Ar-Rawdh al-Murbi’ reads, “Whoever needed cash and bought what is worth one hundred with a higher price in order to fulfil his need with the price, then this is acceptable; this is called tawarruq. This is mentioned in Al-Insaaf [a Hanbali book], and he said that this is the predominant opinion and the view of the scholars of the School (i.e. the Hanbali School).”
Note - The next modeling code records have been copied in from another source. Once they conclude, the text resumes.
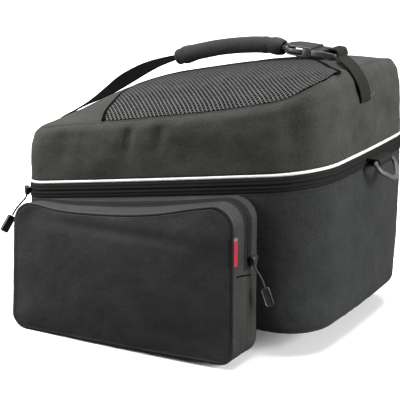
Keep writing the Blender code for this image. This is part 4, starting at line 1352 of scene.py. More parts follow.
@dataclass
class Lid(SubAssembly):
    """Padded lid: a leaning wall, a rolled top seam and a domed top, one soft cloth shell."""

    roll: float = 0.0011
    seam_points: int = 7
    foot_inset: float = 0.0030
    foot_lift: float = 0.0012
    wall_lift: float = 0.0024
    wall_share: float = 0.972
    groove_inset: float = 0.0024
    groove_lift: float = 0.0002
    pucker: float = 0.0006
    slump_depth: float = 0.0045
    slump_place: Pairs = ((0.182, 0.022), (0.110, 0.040), (0.284, 0.018))
    dents: tuple[SoftPlace, ...] = (
        SoftPlace((-0.036, -0.135, 0.216), (0.006, 0.03, 0.024), 0.0050),
        SoftPlace((-0.018, -0.135, 0.214), (0.009, 0.03, 0.024), 0.0020, Side.OUT),
        SoftPlace((0.003, -0.135, 0.222), (0.007, 0.03, 0.026), 0.0044),
        SoftPlace((0.024, -0.135, 0.226), (0.010, 0.03, 0.022), 0.0018, Side.OUT),
        SoftPlace((-0.120, -0.130, 0.190), (0.010, 0.03, 0.020), 0.0022),
        SoftPlace((-0.080, -0.135, 0.180), (0.020, 0.03, 0.022), 0.0018, Side.OUT),
        SoftPlace((0.060, -0.135, 0.205), (0.030, 0.03, 0.016), 0.0016),
        SoftPlace((0.150, -0.127, 0.238), (0.010, 0.03, 0.030), 0.0048),
        SoftPlace((0.172, -0.112, 0.240), (0.012, 0.02, 0.030), 0.0030, Side.OUT),
        SoftPlace((0.190, -0.026, 0.228), (0.02, 0.010, 0.010), 0.0056),
        SoftPlace((0.190, -0.038, 0.215), (0.02, 0.010, 0.010), 0.0062),
        SoftPlace((0.190, -0.050, 0.202), (0.02, 0.010, 0.010), 0.0050),
        SoftPlace((0.190, -0.012, 0.218), (0.02, 0.012, 0.014), 0.0040, Side.OUT),
        SoftPlace((0.190, -0.066, 0.216), (0.02, 0.012, 0.014), 0.0026, Side.OUT),
        SoftPlace((0.190, 0.040, 0.232), (0.02, 0.030, 0.014), 0.0024),
    )
    top_dents: tuple[SoftPlace, ...] = (
        SoftPlace((-0.128, -0.095, 0.22), (0.010, 0.016, 0.05), 0.0010),
        SoftPlace((-0.140, -0.065, 0.225), (0.012, 0.020, 0.05), 0.0010),
        SoftPlace((0.140, -0.070, 0.27), (0.020, 0.012, 0.05), 0.0016),
        SoftPlace((0.168, -0.020, 0.28), (0.010, 0.020, 0.05), 0.0012),
    )

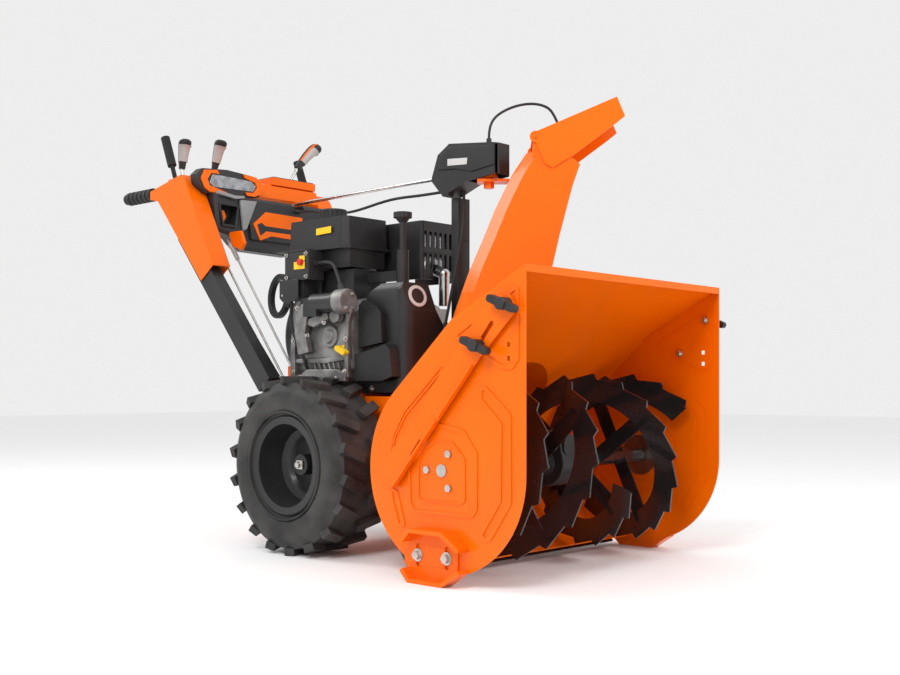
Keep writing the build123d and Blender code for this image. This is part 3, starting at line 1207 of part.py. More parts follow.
# Upright output shaft with its bevel gear, carrying the plate that turns the chute.
with BuildPart() as chute_gear:
    with BuildSketch(level(845)):
        with Locations((0, CHUTE_BACK)):
            RegularPolygon(12, 6)
    extrude(amount=13)
    add(rod((0, CHUTE_BACK, 850), (0, CHUTE_BACK, 905), 9))
    add(rod((0, CHUTE_BACK, 868), (0, CHUTE_BACK, 882), 23, 17))
    with BuildSketch(chute_level(858)):
        with Locations((10, 0)):
            RectangleRounded(74, 44, 6)
    extrude(amount=6)
save(chute_gear, "chute_gear")

with BuildPart() as control_rod:
    add(rod(ROD_REAR, ROD_FRONT, ROD_RADIUS))
    pinion_end = at(ROD_FRONT) + (at(ROD_REAR) - at(ROD_FRONT)).normalized() * 14
    add(rod(ROD_FRONT, (pinion_end.X, pinion_end.Y - FRONT, pinion_end.Z), 7))
save(control_rod, "control_rod")

# ---------------------------------------------------------------- cables and clutch rods
with BuildPart() as deflector_cable:
    add(
        cable(
            [chute_spot(*spot) for spot in
             ((0, CABLE_TOP), (0, 984), (13, 1010), (42, 1028), (74, 1038), (106, 1040), (134, 1032),
              off_hood(ANCHOR_ALONG, ANCHOR_HEIGHT + 26), off_hood(ANCHOR_ALONG, ANCHOR_HEIGHT))],
            CORD,
        )
    )
save(deflector_cable, "deflector_cable")

with BuildPart() as control_lines:
    add(cable(LONG_CABLE, CORD))
    add(cable(LOWER_CABLE, CORD))
    for hand in SIDES.values():
        add(rod((hand * 192, 1176, 700), (hand * 181, 926, 414), 3))
save(control_lines, "control_lines")
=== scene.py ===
import math

import bmesh
import bpy
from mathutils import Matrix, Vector


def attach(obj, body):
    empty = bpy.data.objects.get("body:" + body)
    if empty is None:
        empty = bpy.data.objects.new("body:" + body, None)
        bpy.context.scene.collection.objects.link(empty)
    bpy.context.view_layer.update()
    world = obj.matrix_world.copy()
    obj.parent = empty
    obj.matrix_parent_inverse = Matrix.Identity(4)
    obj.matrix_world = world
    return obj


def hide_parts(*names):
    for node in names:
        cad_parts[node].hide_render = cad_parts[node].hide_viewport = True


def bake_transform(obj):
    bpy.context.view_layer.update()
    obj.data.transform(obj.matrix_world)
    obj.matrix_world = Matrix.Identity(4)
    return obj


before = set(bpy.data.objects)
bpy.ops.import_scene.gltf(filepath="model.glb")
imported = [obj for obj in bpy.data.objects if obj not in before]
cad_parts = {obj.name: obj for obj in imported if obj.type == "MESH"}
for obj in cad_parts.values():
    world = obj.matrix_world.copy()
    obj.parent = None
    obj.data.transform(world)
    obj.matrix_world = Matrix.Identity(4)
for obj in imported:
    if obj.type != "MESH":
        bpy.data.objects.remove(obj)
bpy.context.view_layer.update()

# Lengths are written in millimetres as x, distance behind the housing's front edge, and height, and
# at() turns them into the row frame's metres.
FRONT = -758
RIGHT, LEFT = -1, 1
ORANGE = (0.86, 0.135, 0.0)
BLACK = (0.011, 0.011, 0.012)


def at(x, back, height):
    """Point of the row frame in metres."""
    return Vector((x, FRONT + back, height)) / 1000


# ---------------------------------------------------------------- materials
def material(name):
    """New node material with its shader and its nodes."""
    made = bpy.data.materials.new(name)
    made.use_nodes = True
    nodes = made.node_tree.nodes
    return made, nodes, made.node_tree.links, nodes["Principled BSDF"]


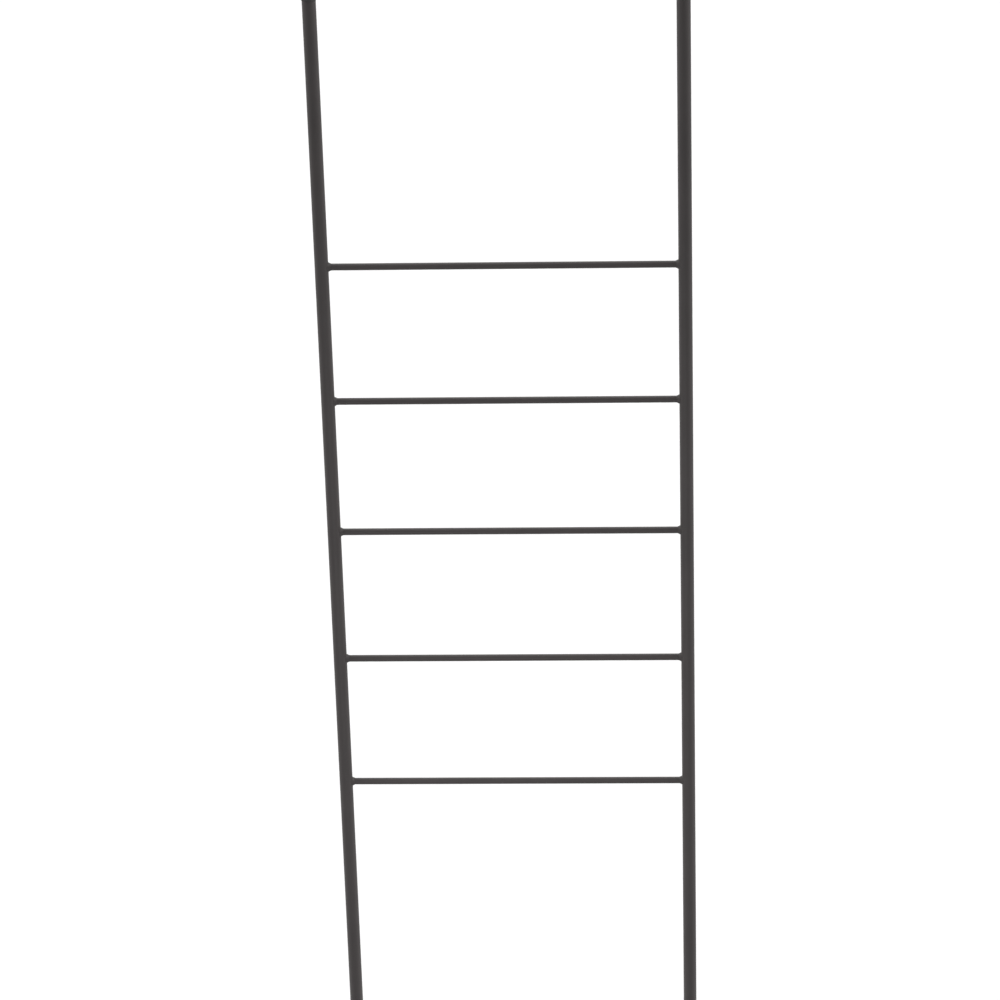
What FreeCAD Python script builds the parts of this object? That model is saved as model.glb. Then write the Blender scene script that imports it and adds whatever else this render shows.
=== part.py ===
import FreeCAD, Part
import os

import Sketcher

# A blanket ladder, which leans on a wall.
#
# Two round steel tubes stand side by side as rails, and solid round rods run between them as rungs.
# Each rung is butted on the rails with saddle-cut ends, and a bead of weld runs round each end.
# A soft cap is pushed over each of the four tube ends, to spare the wall and the floor.
#
# Frame: the rails run along Z and the rungs along X. -Y is the front and +Y the wall side.
# The origin is on the floor, midway between the two feet.

# Driving sizes in millimetres: name, value, what it measures.
DRIVING_SIZES = (
    ("total_height", "1420", "floor to the top of the upper caps"),
    ("rail_spacing", "425", "between the centre lines of the two rails"),
    ("rail_diameter", "16.2", "outside diameter of the rail tube: 16 mm and its coat"),
    ("rail_wall", "1.2", "wall of the rail tube"),
    ("rung_diameter", "8.2", "diameter of the rung rod: 8 mm and its coat"),
    ("rung_count", "5", "number of rungs"),
    ("rung_pitch", "175", "from one rung's centre line to the next"),
    ("top_bay", "361", "top of the ladder to the top rung's centre line"),
    ("weld_rise", "1.8", "height of a weld bead up the rail, from the rung's skin"),
    ("weld_run", "3.5", "length of a weld bead along the rung, from the rail's skin"),
    ("cap_wall", "1", "wall of the sleeve of a cap"),
    ("cap_grip", "25", "length of tube that a cap covers"),
    ("cap_end", "3", "thickness of the closed end of a cap"),
    ("cap_rounding", "2", "rounding of the closed end of a cap"),
    ("cap_lip", "0.4", "rounding of the mouth of a cap"),
    ("cap_clearance", "0.05", "radial gap between a cap's sleeve and the tube"),
)

# What the pieces take from those sizes.
RAIL_RADIUS = "dims.rail_diameter / 2"
RAIL_BORE_RADIUS = "dims.rail_diameter / 2 - dims.rail_wall"
RAIL_LENGTH = "dims.total_height - 2 * dims.cap_end"
RAIL_PLACE = "dims.rail_spacing / 2"
RUNG_RADIUS = "dims.rung_diameter / 2"
TOP_RUNG_HEIGHT = "dims.total_height - dims.top_bay"
CAP_BORE_RADIUS = "dims.rail_diameter / 2 + dims.cap_clearance"
CAP_RADIUS = "dims.rail_diameter / 2 + dims.cap_clearance + dims.cap_wall"
CAP_LENGTH = "dims.cap_end + dims.cap_grip"

# Lengths of rail and rung that a weld is drawn on, and that are cut away again.
RAIL_STUB_LENGTH = "dims.rung_diameter + 4 * dims.weld_rise"
RUNG_STUB_LENGTH = "dims.rail_diameter / 2 + 2 * dims.weld_run"

# Each side's name, the sign of its X, and the turn about Z that points a weld at the rungs.
SIDES = (("left", -1, 0), ("right", 1, 180))

UPRIGHT = FreeCAD.Vector(0, 0, 1)
CLOSED_END_UP = FreeCAD.Rotation(FreeCAD.Vector(1, 0, 0), 180)
CLOSED_END_DOWN = FreeCAD.Rotation()

# A sketch's own origin point and X axis, as its constraints number them.
SKETCH_ORIGIN = (-1, 1)
SKETCH_X_AXIS = (-1,)

SAME_HEIGHT = 1e-4
LEAST_CUT_MM3 = 1


def make_sheet(doc):
    """Adds the spreadsheet that holds the driving sizes."""
    sheet = doc.addObject("Spreadsheet::Sheet", "dims")
    for row, (alias, value, meaning) in enumerate(DRIVING_SIZES, start=1):
        sheet.set(f"A{row}", alias)
        sheet.set(f"B{row}", value)
        sheet.set(f"C{row}", meaning)
        sheet.setAlias(f"B{row}", alias)
    doc.recompute()
    return sheet


def new_body(doc, label, across, up, rotation):
    """Adds an empty body, turned once and then placed by the sheet."""
    body = doc.addObject("PartDesign::Body", label)
    body.Label = label
    body.Placement = FreeCAD.Placement(FreeCAD.Vector(), rotation)
    body.setExpression("Placement.Base.x", across)
    body.setExpression("Placement.Base.z", up)
    return body


def new_feature(body, kind, name):
    """Adds a PartDesign feature to a body, named after both."""
    return body.newObject(f"PartDesign::{kind}", f"{body.Label}_{name}")


def new_sketch(body, name, role):
    """Adds an empty sketch on one of the body's own origin planes."""
    plane = next(p for p in body.Origin.OriginFeatures if p.Role == role)
    sketch = body.newObject("Sketcher::SketchObject", f"{body.Label}_{name}")
    sketch.AttachmentSupport = (plane, [""])
    sketch.MapMode = "FlatFace"
    return sketch


def add_dimension(sketch, name, constraint, expression):
    """Adds a dimension to a sketch and ties it to the sheet."""
    index = sketch.addConstraint(constraint)
    sketch.renameConstraint(index, name)
    sketch.setExpression(f"Constraints.{name}", expression)


def draw_circle(sketch, name, radius, across=0):
    """Draws a circle at its size and place, and returns its centre as constraints name it."""
    size = sketch.evalExpression(radius)
    drawn = Part.Circle(FreeCAD.Vector(across, 0, 0), UPRIGHT, size)
    circle = sketch.addGeometry(drawn, False)
    add_dimension(sketch, name, Sketcher.Constraint("Radius", circle, size), radius)
    return (circle, 3)


def add_circle(sketch, name, radius):
    """Adds a circle round the sketch's origin."""
    centre = draw_circle(sketch, name, radius)
    sketch.addConstraint(Sketcher.Constraint("Coincident", *centre, *SKETCH_ORIGIN))


def add_far_circle(sketch, name, radius, reach, sign):
    """Adds a circle out along the sketch's X axis, on the side that the sign gives."""
    distance = sketch.evalExpression(reach)
    centre = draw_circle(sketch, name, radius, sign * distance)
    sketch.addConstraint(Sketcher.Constraint("PointOnObject", *centre, *SKETCH_X_AXIS))
    ends = (*SKETCH_ORIGIN, *centre) if sign > 0 else (*centre, *SKETCH_ORIGIN)
    across = Sketcher.Constraint("DistanceX", *ends, distance)
    add_dimension(sketch, f"{name}_reach", across, reach)


def pad(body, sketch, name, length, side_type="One side"):
    """Extrudes a sketch by a length that follows the sheet."""
    feature = new_feature(body, "Pad", name)
    feature.Profile = sketch
    feature.SideType = side_type
    feature.setExpression("Length", length)
    return feature


def cut_through(body, sketch, name):
    """Cuts a sketch right through the body, both ways from the sketch's plane."""
    feature = new_feature(body, "Pocket", name)
    feature.Profile = sketch
    feature.Type = "ThroughAll"
    feature.SideType = "Symmetric"
    return feature


def rung_height(number):
    """Height of a rung's centre line. Number 1 is the top rung."""
    return f"{TOP_RUNG_HEIGHT} - {number - 1} * dims.rung_pitch"


def make_rail(doc, side, sign):
    """A plain tube, from the closed end of its foot cap to the closed end of its top cap."""
    across = f"{sign} * {RAIL_PLACE}"
    body = new_body(doc, f"{side}_rail", across, "dims.cap_end", FreeCAD.Rotation())
    section = new_sketch(body, "section", "XY_Plane")
    add_circle(section, "outside", RAIL_RADIUS)
    add_circle(section, "inside", RAIL_BORE_RADIUS)
    pad(body, section, "tube", RAIL_LENGTH)
    return body


def make_rung(doc, number):
    """A solid rod, drawn from rail centre to rail centre and cut back to the rails' skins."""
    body = new_body(doc, f"rung_{number}", "0", rung_height(number), FreeCAD.Rotation())
    section = new_sketch(body, "section", "YZ_Plane")
    add_circle(section, "rod", RUNG_RADIUS)
    pad(body, section, "rod", f"2 * {RAIL_PLACE}", "Symmetric")
    saddles = new_sketch(body, "saddles", "XY_Plane")
    for side, sign, _ in SIDES:
        add_far_circle(saddles, f"{side}_rail", RAIL_RADIUS, RAIL_PLACE, sign)
    cut_through(body, saddles, "saddle_cut")
    return body


def crossing_edges(shape):
    """Names of the edges where the rung's skin meets the rail's: neither straight nor a circle."""
    plain = (Part.Line, Part.Circle)
    edges = enumerate(shape.Edges, start=1)
    return [f"Edge{index}" for index, edge in edges if not isinstance(edge.Curve, plain)]


def make_weld(doc, number, side, sign, turn):
    """The bead of weld round one end of a rung.

    A length of rail and a length of rung are joined and the corner between them is filled.
    Both are then taken out again, so that only the ring of weld metal is left.
    """
    across = f"{sign} * {RAIL_PLACE}"
    rotation = FreeCAD.Rotation(UPRIGHT, turn)
    body = new_body(doc, f"weld_{number}_{side}", across, rung_height(number), rotation)
    rail_section = new_sketch(body, "rail_section", "XY_Plane")
    add_circle(rail_section, "rail", RAIL_RADIUS)
    rung_section = new_sketch(body, "rung_section", "YZ_Plane")
    add_circle(rung_section, "rung", RUNG_RADIUS)
    pad(body, rail_section, "rail_stub", RAIL_STUB_LENGTH, "Symmetric")
    joined = pad(body, rung_section, "rung_stub", RUNG_STUB_LENGTH)
    doc.recompute()
    bead = new_feature(body, "Chamfer", "bead")
    bead.Base = (joined, crossing_edges(joined.Shape))
    bead.ChamferType = "Two distances"
    bead.setExpression("Size", "dims.weld_rise")
    bead.setExpression("Size2", "dims.weld_run")
    cut_through(body, rail_section, "rail_space")
    cut_through(body, rung_section, "rung_space")
    return body


def rim_edges(shape, height):
    """Names of the circular edges that lie level at one height."""
    names = []
    for index, edge in enumerate(shape.Edges, start=1):
        if isinstance(edge.Curve, Part.Circle) and abs(edge.Curve.Center.z - height) < SAME_HEIGHT:
            names.append(f"Edge{index}")
    return names


def round_rim(doc, body, name, base, height, radius):
    """Rounds the rim of a solid end, at the top or bottom of a cap."""
    feature = new_feature(body, "Fillet", name)
    feature.Base = (base, rim_edges(base.Shape, height))
    feature.setExpression("Radius", radius)
    doc.recompute()
    return feature


def make_cap(doc, label, sign, up, rotation):
    """A soft cup that is pushed over a tube end, drawn with its closed end down, at height 0."""
    body = new_body(doc, label, f"{sign} * {RAIL_PLACE}", up, rotation)
    skin = new_sketch(body, "skin", "XY_Plane")
    add_circle(skin, "skin", CAP_RADIUS)
    plug = pad(body, skin, "plug", CAP_LENGTH)
    doc.recompute()
    closed_end = round_rim(doc, body, "closed_end", plug, 0, "dims.cap_rounding")
    round_rim(doc, body, "mouth", closed_end, plug.Length.Value, "dims.cap_lip")
    bore = new_sketch(body, "bore", "XY_Plane")
    bore.setExpression("AttachmentOffset.Base.z", CAP_LENGTH)
    add_circle(bore, "bore", CAP_BORE_RADIUS)
    seat = new_feature(body, "Pocket", "tube_seat")
    seat.Profile = bore
    seat.setExpression("Length", "dims.cap_grip")
    return body


def make_parts(doc, sheet):
    """Makes every sub-part, and returns their bodies."""
    parts = []
    for side, sign, turn in SIDES:
        parts.append(make_rail(doc, side, sign))
        parts.append(make_cap(doc, f"{side}_foot_cap", sign, "0", CLOSED_END_DOWN))
        parts.append(make_cap(doc, f"{side}_top_cap", sign, "dims.total_height", CLOSED_END_UP))
        for number in range(1, int(sheet.rung_count) + 1):
            parts.append(make_weld(doc, number, side, sign, turn))
    for number in range(1, int(sheet.rung_count) + 1):
        parts.append(make_rung(doc, number))
    doc.recompute()
    return parts


def check_parts(doc, parts):
    """Stops if an object failed, a cut took nothing away, or a sub-part isn't one valid solid."""
    for obj in doc.Objects:
        if "Invalid" in obj.State or "Error" in obj.State:
            raise RuntimeError(f"{obj.Label} failed: {obj.State}")
    for cut in doc.findObjects("PartDesign::Pocket"):
        if cut.BaseFeature.Shape.Volume - cut.Shape.Volume < LEAST_CUT_MM3:
            raise RuntimeError(f"{cut.Label} cut nothing away")
    for part in parts:
        if part.Shape.isNull() or not part.Shape.isValid() or len(part.Shape.Solids) != 1:
            raise RuntimeError(f"{part.Label} isn't one valid solid")


def write_parts(parts):
    """Writes each sub-part to its own file, and prints its volume and box."""
    os.makedirs("parts", exist_ok=True)
    for part in parts:
        part.Shape.exportStep(f"parts/{part.Label}.step")
        box = part.Shape.optimalBoundingBox(True, False)
        print(
            f"{part.Label}: {part.Shape.Volume:.1f} mm3,"
            f" X {box.XMin:.2f} to {box.XMax:.2f},"
            f" Y {box.YMin:.2f} to {box.YMax:.2f},"
            f" Z {box.ZMin:.2f} to {box.ZMax:.2f}"
        )


def main():
    doc = FreeCAD.newDocument("blanket_ladder")
    sheet = make_sheet(doc)
    parts = make_parts(doc, sheet)
    check_parts(doc, parts)
    write_parts(parts)


main()
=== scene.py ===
"""A blanket ladder in matte charcoal powder coat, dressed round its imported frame.

Two round tubes carry five slim rods. Each rod is welded all round at both ends, and a
soft moulded cap closes each end of each tube. Everything is in metres, with +Z up, the
floor at Z = 0, +X along the rods and the front of the ladder facing -Y.
"""
import logging
import math
from contextlib import contextmanager
from dataclasses import dataclass
from enum import Enum
from functools import partial
from typing import Callable, Iterator, Protocol

import bmesh
import bpy
from mathutils import Matrix, Quaternion, Vector


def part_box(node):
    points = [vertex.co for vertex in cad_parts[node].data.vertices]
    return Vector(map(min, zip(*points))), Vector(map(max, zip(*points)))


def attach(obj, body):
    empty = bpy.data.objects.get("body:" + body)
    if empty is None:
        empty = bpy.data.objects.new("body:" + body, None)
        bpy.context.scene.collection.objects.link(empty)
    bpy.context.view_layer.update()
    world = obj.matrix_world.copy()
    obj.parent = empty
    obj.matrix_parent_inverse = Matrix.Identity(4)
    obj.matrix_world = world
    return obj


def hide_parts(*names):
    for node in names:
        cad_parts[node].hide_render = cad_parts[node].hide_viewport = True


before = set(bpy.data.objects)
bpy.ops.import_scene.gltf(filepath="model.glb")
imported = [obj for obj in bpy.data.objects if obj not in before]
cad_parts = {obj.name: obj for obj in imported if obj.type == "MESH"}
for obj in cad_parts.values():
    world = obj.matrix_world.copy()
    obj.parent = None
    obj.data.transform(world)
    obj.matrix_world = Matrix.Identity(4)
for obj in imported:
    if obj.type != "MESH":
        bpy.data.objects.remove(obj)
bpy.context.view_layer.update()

MAIN_BODY = "root"
MM = 0.001

# Places closer together than this count as one.
SAME_PLACE = 0.01 * MM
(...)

Nonetheless, it is more appropriate for your friend to sell the cards to other than the first vendor in order to avoid the suspicion of al-'eenah. (Sale with immediate repurchase: this is when a seller sells an asset to a buyer on a deferred basis and later buys it back on a cash basis at a price which is lower than the deferred price.)
Mufti Faraz view
The IFG view
We share the general reluctance in the above fatawa that tawarruq is not an ideal islamic financial structure - especially when used systematically to synthetically create the equivalent of an interest-bearing loan. We have shared our thoughts on murabaha and tawarruq here.
While we understand that tawarruq (also known as commodity murabaha) is commonplace in the market, we would strongly prefer companies to shift away from this model as quickly as practicable. We adopt this methodology when grading the halal investments we list on our halal investment comparison engine.